— start Exercise inputs —

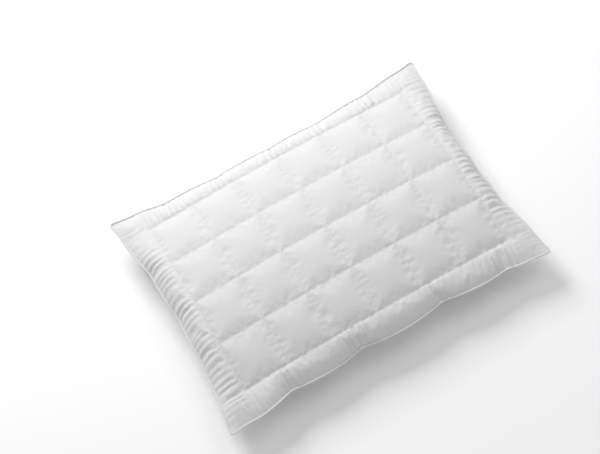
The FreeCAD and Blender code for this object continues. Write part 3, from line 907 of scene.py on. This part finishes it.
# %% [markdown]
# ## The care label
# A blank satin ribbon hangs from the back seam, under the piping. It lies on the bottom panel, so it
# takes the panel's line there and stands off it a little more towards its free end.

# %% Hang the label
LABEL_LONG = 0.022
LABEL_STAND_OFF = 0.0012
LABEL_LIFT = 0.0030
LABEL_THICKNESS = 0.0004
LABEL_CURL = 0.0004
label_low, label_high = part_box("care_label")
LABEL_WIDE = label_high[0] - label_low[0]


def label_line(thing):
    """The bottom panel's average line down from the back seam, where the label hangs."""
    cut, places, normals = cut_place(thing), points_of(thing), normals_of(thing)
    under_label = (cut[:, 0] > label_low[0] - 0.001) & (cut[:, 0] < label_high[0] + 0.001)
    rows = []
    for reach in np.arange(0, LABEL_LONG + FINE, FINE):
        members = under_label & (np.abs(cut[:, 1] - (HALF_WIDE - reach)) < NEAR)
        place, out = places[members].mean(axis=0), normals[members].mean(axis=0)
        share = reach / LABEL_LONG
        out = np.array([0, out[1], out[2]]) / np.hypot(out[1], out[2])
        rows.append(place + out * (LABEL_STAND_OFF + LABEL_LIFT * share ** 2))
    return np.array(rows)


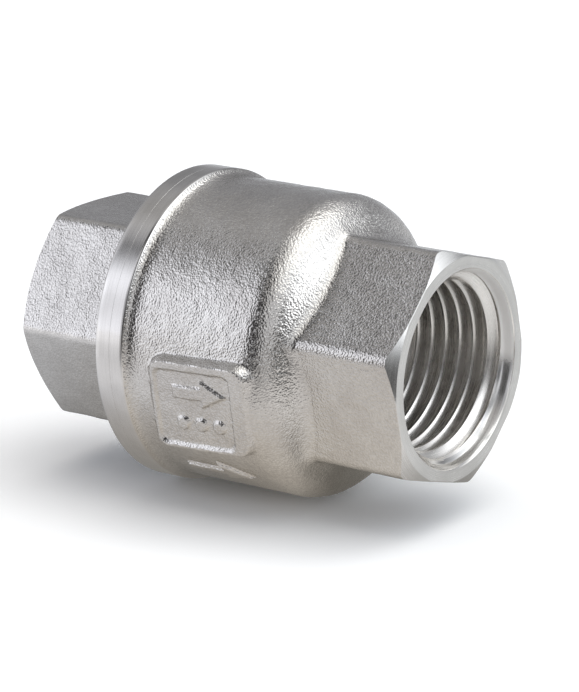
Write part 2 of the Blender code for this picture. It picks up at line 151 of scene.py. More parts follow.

— end Exercise inputs —
— start Exercise inputs —

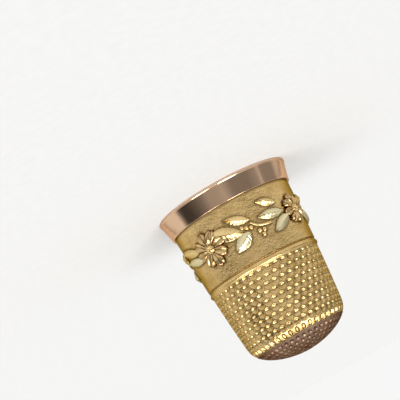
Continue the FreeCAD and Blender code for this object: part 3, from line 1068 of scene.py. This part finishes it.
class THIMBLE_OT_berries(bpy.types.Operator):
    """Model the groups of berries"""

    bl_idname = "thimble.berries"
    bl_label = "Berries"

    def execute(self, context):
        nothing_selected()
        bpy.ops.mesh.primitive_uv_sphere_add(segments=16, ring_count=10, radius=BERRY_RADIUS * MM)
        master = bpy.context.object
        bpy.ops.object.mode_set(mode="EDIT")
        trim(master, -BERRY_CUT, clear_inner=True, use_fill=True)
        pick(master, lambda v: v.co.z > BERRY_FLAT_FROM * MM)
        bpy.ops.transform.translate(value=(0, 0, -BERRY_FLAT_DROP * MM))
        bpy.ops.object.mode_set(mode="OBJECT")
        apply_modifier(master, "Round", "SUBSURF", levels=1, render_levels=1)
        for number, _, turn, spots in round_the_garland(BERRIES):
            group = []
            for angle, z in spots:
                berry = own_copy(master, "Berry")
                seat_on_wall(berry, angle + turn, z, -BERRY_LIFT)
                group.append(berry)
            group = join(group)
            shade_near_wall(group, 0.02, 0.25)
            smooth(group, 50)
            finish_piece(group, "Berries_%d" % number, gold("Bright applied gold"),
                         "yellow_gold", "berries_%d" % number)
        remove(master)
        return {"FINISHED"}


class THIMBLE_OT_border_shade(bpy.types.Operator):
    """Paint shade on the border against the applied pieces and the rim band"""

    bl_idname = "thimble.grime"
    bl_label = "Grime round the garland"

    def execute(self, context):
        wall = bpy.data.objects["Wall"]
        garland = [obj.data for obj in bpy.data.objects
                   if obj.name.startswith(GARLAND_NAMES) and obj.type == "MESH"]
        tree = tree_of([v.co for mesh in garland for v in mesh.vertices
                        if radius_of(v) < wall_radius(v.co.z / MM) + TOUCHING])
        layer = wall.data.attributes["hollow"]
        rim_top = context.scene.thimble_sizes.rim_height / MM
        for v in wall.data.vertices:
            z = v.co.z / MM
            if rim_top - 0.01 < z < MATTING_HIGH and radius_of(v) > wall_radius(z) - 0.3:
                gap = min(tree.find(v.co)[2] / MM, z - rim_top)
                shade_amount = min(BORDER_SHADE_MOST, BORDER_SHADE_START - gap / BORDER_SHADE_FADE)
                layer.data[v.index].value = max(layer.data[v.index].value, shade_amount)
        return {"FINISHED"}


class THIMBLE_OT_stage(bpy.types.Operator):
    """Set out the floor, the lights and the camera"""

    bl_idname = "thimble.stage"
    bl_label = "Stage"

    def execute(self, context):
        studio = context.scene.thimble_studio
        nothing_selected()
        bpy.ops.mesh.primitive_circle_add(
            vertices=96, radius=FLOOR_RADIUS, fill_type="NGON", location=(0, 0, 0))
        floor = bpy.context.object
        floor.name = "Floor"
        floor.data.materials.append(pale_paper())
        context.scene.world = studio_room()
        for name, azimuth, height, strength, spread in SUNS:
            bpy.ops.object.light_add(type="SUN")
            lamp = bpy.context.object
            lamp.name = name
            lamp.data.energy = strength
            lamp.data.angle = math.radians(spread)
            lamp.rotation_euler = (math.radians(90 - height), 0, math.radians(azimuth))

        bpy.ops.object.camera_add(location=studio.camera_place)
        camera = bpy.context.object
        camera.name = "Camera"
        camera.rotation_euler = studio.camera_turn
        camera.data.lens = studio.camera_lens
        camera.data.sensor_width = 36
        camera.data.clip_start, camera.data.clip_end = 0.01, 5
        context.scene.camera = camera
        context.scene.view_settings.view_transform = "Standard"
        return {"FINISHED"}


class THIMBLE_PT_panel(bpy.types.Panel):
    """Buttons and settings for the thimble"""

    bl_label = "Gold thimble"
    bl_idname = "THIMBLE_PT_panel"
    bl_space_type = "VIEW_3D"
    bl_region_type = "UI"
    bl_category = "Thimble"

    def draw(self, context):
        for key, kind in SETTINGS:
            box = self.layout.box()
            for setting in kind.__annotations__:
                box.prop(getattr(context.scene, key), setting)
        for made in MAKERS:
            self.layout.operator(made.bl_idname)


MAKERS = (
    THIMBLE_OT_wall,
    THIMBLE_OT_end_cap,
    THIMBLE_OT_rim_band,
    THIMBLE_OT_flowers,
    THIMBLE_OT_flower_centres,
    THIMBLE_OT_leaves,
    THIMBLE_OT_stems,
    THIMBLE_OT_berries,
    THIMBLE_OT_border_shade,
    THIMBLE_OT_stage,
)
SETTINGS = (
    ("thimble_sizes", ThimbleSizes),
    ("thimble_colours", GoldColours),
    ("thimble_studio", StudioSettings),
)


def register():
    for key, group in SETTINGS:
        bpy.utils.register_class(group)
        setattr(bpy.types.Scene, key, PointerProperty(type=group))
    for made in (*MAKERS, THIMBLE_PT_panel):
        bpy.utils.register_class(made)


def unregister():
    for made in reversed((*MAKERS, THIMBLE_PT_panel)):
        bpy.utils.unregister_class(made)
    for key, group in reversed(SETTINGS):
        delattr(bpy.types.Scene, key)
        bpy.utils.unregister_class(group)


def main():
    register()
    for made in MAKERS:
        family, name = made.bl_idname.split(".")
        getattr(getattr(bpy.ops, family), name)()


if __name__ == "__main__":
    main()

— end Exercise inputs —
— start Exercise inputs —

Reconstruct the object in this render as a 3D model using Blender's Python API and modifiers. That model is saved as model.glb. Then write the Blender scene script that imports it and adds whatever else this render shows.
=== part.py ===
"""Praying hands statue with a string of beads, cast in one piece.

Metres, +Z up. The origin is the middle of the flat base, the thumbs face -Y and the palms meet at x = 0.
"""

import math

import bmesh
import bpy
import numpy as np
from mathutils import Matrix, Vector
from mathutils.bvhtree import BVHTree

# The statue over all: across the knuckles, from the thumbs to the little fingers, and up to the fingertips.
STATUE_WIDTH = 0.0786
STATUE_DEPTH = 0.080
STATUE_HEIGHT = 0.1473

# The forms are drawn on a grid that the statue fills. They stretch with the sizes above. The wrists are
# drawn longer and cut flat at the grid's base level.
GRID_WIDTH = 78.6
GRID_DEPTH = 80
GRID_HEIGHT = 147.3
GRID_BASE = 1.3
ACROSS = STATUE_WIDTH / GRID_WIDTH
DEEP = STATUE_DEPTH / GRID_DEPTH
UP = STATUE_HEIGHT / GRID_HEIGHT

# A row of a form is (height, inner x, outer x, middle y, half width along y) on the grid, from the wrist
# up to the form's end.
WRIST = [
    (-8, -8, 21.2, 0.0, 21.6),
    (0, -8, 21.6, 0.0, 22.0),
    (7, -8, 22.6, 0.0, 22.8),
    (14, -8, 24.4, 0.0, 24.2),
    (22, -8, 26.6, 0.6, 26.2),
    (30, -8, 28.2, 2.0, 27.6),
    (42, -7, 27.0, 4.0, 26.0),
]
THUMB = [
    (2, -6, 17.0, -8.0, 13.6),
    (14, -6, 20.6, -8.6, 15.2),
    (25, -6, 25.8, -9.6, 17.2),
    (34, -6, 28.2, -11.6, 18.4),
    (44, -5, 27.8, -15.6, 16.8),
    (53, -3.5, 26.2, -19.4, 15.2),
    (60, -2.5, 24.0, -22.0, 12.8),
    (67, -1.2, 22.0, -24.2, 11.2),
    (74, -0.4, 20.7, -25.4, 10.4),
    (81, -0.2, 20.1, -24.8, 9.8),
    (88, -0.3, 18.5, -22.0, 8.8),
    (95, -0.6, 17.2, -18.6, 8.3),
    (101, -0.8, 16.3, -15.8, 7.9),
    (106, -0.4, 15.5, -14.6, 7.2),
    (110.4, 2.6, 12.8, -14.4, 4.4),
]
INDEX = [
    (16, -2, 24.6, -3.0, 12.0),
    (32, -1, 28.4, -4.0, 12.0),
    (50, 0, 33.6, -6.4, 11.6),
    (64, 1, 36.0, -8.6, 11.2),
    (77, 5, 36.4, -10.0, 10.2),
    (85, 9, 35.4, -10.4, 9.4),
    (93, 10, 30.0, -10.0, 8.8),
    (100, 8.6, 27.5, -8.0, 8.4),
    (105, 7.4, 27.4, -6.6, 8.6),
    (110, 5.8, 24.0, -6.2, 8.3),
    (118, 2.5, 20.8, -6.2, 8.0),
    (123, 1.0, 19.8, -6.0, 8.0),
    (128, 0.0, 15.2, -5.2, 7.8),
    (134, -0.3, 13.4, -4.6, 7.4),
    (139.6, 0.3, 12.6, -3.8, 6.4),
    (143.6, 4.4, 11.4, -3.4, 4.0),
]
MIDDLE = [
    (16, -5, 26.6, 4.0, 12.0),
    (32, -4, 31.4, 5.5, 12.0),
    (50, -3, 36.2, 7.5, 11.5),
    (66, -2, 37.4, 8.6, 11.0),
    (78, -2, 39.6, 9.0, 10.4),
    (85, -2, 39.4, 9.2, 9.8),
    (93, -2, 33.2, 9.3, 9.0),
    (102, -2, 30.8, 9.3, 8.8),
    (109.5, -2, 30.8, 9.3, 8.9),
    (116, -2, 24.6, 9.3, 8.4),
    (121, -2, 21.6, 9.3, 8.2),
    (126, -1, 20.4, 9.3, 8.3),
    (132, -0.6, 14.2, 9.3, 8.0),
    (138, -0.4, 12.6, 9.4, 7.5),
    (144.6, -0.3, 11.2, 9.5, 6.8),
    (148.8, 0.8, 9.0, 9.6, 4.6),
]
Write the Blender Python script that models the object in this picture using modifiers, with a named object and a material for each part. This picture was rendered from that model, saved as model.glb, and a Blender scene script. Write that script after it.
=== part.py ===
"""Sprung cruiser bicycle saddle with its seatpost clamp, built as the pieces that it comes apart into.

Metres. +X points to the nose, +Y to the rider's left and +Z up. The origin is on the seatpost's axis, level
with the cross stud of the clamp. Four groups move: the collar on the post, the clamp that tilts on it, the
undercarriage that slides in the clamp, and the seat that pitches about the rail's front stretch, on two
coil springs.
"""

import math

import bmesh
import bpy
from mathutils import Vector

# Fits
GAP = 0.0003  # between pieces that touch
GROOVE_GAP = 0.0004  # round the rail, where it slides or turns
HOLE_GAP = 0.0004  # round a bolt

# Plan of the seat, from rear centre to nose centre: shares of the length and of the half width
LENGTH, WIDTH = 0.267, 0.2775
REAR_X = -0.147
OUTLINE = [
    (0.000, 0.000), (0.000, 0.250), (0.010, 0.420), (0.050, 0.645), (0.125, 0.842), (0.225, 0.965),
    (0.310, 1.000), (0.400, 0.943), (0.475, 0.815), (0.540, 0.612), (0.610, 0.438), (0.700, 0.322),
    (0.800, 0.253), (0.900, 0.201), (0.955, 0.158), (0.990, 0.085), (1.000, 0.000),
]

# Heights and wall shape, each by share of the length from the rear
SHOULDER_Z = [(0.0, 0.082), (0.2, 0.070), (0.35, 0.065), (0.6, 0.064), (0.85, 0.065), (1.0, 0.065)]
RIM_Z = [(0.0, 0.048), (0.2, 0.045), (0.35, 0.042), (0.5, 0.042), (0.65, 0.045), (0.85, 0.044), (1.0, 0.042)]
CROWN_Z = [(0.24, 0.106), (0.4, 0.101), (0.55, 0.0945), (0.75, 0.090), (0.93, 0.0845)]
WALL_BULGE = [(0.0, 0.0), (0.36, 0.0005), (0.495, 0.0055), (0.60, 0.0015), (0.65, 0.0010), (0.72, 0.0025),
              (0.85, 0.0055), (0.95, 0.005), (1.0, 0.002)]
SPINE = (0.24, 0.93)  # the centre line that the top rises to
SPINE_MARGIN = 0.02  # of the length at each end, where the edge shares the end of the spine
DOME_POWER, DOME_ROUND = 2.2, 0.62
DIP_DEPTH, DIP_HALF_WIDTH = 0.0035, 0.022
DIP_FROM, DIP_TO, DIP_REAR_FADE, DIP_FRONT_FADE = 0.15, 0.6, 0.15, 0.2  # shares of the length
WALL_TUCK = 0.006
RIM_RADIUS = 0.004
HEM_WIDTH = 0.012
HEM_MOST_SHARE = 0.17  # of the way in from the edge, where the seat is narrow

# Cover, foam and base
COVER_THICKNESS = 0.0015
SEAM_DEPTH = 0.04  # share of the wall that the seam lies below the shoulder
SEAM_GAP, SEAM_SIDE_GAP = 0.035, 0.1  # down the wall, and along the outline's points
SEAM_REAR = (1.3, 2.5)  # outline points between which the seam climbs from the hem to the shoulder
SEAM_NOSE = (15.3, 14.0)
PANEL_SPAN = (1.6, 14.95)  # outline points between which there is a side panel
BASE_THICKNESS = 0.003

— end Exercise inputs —

Pick out every line holding the string "modifiers" and return it.

Full answer:
Reconstruct the object in this render as a 3D model using Blender's Python API and modifiers. That model is saved as model.glb. Then write the Blender scene script that imports it and adds whatever else this render shows.
Write the Blender Python script that models the object in this picture using modifiers, with a named object and a material for each part. This picture was rendered from that model, saved as model.glb, and a Blender scene script. Write that script after it.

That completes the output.